Information supplied:

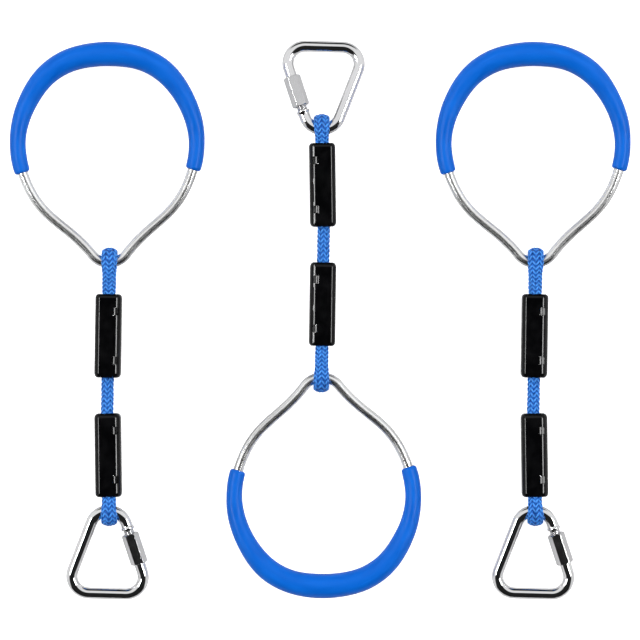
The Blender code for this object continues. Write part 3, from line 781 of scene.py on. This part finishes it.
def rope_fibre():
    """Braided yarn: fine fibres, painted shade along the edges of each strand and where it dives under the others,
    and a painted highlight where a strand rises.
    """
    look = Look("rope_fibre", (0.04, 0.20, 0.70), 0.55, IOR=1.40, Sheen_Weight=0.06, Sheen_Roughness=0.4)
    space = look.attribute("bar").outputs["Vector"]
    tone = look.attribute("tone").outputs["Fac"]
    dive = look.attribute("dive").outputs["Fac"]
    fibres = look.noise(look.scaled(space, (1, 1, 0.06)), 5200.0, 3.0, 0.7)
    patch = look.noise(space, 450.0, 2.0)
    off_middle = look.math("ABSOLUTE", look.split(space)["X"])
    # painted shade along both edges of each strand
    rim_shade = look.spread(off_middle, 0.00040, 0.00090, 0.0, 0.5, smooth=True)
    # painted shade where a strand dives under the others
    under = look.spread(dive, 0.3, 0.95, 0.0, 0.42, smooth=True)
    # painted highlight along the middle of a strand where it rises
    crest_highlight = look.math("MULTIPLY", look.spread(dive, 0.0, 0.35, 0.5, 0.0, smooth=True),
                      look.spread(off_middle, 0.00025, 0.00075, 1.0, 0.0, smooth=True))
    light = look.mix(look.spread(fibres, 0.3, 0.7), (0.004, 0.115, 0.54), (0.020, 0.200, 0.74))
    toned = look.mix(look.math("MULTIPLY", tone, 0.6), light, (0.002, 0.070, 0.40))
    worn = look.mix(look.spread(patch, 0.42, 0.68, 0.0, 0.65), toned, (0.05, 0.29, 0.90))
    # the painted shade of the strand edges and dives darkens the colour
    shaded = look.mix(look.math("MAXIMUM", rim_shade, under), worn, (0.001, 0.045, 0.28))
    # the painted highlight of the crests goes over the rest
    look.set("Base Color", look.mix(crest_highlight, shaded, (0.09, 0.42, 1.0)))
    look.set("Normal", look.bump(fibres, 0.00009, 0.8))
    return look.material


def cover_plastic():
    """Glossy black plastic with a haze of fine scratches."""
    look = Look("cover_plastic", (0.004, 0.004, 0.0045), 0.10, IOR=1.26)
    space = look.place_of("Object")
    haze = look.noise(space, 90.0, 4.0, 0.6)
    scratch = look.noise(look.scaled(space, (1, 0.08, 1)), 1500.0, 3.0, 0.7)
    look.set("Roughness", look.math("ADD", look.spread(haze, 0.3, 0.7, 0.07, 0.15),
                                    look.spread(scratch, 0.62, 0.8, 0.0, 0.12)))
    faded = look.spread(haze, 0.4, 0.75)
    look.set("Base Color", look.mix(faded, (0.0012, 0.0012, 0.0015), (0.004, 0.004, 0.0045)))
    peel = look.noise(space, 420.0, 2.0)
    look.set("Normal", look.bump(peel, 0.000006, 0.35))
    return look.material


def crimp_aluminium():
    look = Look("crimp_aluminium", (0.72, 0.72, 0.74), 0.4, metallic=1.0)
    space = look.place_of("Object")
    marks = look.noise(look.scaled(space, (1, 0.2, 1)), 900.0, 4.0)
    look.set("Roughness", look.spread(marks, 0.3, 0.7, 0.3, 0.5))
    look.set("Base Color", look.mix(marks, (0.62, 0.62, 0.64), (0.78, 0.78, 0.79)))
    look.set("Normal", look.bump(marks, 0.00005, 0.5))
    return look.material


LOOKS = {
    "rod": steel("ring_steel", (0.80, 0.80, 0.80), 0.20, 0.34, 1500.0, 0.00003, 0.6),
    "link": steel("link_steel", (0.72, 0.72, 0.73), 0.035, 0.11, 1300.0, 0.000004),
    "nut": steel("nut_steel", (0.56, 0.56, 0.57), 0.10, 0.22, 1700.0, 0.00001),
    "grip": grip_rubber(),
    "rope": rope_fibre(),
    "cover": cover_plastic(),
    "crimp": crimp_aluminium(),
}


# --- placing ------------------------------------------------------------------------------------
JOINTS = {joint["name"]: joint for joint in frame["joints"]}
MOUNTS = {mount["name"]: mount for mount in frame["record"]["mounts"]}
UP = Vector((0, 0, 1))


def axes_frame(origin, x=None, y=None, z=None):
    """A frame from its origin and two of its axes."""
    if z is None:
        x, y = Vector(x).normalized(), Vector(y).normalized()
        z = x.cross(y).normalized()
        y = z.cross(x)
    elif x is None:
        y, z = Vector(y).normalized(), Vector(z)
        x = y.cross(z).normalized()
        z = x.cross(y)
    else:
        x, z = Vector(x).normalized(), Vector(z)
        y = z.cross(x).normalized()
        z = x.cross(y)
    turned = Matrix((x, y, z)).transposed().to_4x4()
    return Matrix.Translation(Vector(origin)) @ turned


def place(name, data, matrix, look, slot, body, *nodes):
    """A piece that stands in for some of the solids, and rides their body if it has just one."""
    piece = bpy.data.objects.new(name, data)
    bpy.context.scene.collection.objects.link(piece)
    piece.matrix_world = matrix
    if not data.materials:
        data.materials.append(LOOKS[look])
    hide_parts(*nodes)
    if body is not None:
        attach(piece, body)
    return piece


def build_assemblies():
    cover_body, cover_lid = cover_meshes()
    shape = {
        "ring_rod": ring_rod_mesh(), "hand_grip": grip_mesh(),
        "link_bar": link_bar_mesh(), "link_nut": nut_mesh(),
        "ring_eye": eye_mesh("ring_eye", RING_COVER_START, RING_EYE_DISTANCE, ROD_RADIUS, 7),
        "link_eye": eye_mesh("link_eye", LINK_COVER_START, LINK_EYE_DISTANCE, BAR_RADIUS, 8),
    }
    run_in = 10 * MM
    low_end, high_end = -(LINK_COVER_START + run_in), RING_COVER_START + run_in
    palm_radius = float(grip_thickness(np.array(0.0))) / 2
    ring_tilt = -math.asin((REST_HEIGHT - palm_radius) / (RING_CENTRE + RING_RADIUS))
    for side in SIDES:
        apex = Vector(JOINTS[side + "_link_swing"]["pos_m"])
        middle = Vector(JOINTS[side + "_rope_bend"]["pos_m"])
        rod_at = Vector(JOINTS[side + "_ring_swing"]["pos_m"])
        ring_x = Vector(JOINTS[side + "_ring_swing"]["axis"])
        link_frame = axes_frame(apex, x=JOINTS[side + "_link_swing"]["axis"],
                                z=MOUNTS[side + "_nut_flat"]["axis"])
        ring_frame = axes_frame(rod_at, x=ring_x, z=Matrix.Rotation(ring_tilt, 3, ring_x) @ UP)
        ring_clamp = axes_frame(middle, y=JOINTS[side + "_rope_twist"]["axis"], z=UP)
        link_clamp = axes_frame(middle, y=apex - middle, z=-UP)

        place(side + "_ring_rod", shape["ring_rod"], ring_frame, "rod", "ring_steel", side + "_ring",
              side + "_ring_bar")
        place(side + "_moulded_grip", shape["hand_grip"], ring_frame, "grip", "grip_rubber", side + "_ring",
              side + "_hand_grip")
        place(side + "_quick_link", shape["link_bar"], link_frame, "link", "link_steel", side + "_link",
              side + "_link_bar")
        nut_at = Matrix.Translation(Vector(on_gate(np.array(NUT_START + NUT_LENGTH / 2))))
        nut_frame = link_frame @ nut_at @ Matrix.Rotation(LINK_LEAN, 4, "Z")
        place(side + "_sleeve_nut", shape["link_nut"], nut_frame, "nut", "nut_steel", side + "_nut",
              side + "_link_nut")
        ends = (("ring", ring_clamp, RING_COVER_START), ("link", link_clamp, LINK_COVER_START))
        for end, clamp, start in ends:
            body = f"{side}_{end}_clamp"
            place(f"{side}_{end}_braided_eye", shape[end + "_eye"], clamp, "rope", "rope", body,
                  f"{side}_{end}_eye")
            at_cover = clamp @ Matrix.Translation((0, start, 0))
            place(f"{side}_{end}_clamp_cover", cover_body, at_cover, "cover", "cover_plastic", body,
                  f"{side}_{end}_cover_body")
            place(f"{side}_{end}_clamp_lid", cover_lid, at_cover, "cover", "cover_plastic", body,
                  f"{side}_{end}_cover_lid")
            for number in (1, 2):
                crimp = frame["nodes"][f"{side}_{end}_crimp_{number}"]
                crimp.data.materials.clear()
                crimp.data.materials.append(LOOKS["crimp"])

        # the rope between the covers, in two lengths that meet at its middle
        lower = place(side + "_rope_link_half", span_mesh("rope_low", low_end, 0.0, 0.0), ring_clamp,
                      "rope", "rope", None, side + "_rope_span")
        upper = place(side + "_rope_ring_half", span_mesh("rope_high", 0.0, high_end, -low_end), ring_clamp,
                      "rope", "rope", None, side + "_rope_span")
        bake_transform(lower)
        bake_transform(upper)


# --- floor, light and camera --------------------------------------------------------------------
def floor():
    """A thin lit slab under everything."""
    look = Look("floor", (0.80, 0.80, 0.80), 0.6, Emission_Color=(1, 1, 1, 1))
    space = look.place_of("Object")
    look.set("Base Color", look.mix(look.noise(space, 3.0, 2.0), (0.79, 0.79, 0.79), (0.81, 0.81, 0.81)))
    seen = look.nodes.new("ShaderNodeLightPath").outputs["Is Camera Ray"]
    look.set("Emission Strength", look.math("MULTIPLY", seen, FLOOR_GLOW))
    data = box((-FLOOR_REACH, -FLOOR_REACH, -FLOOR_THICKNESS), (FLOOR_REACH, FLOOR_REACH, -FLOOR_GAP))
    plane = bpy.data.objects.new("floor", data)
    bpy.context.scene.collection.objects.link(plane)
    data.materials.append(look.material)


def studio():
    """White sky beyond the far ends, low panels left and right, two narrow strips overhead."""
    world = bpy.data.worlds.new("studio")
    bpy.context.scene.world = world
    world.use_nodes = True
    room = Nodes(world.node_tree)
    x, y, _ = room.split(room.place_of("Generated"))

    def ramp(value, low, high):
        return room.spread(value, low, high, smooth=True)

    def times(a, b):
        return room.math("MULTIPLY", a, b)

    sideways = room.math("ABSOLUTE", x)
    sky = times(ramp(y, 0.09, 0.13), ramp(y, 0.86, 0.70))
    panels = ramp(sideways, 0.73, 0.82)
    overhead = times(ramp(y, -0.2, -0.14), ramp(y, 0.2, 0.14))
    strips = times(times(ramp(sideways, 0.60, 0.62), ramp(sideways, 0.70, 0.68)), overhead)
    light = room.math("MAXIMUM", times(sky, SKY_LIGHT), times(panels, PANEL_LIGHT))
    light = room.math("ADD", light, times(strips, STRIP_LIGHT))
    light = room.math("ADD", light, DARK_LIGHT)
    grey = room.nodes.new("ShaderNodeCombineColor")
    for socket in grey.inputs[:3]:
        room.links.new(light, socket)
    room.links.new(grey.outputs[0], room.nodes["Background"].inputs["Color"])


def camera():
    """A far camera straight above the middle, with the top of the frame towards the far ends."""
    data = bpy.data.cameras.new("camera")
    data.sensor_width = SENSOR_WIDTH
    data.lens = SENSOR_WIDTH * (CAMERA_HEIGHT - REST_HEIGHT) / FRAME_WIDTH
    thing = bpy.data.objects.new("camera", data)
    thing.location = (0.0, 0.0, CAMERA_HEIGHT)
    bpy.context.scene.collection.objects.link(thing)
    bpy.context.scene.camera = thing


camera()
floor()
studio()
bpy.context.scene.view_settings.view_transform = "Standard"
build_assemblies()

Task directions:
Check each line above for the string "scene" and show the ones that have it.

Worked answer:
The Blender code for this object continues. Write part 3, from line 781 of scene.py on. This part finishes it.
    bpy.context.scene.collection.objects.link(piece)
    bpy.context.scene.collection.objects.link(plane)
    bpy.context.scene.world = world
    bpy.context.scene.collection.objects.link(thing)
    bpy.context.scene.camera = thing
bpy.context.scene.view_settings.view_transform = "Standard"